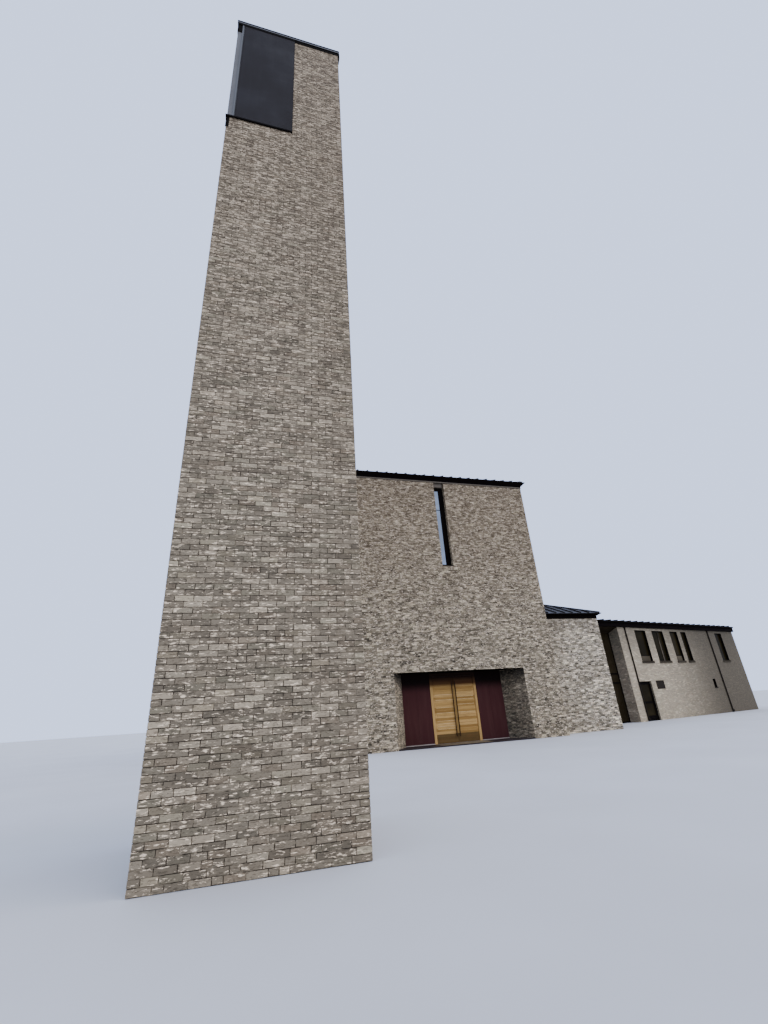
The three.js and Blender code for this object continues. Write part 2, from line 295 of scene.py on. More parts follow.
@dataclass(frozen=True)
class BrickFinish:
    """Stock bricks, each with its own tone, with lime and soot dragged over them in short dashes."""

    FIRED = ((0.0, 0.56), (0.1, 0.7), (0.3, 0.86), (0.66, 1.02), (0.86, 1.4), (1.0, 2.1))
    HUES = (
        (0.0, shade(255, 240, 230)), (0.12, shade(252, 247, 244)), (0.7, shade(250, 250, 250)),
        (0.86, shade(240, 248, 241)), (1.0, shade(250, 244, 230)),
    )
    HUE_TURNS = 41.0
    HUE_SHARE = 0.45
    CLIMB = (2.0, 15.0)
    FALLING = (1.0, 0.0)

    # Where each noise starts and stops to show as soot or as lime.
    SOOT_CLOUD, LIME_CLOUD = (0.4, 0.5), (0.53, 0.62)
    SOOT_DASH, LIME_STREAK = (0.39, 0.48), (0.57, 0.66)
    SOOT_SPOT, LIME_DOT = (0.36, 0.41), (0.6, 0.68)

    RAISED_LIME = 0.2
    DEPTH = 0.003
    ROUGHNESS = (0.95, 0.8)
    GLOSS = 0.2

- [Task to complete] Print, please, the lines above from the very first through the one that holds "bricks, each with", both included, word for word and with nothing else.

- [Answer to the exercise]
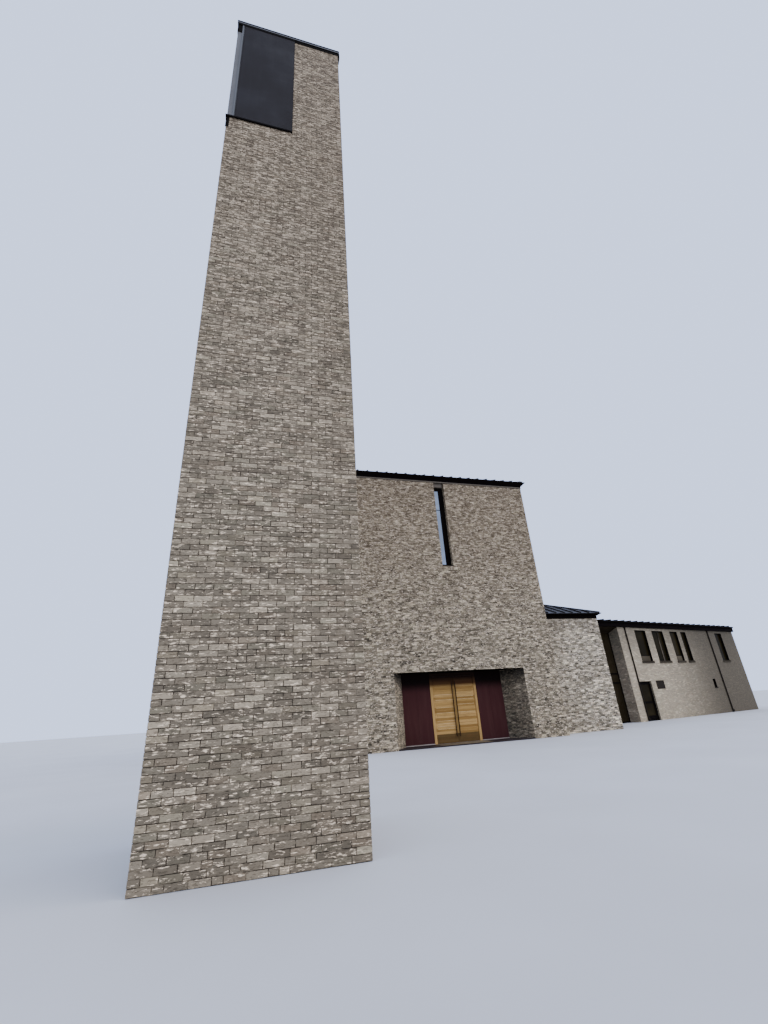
The three.js and Blender code for this object continues. Write part 2, from line 295 of scene.py on. More parts follow.
@dataclass(frozen=True)
class BrickFinish:
    """Stock bricks, each with its own tone, with lime and soot dragged over them in short dashes."""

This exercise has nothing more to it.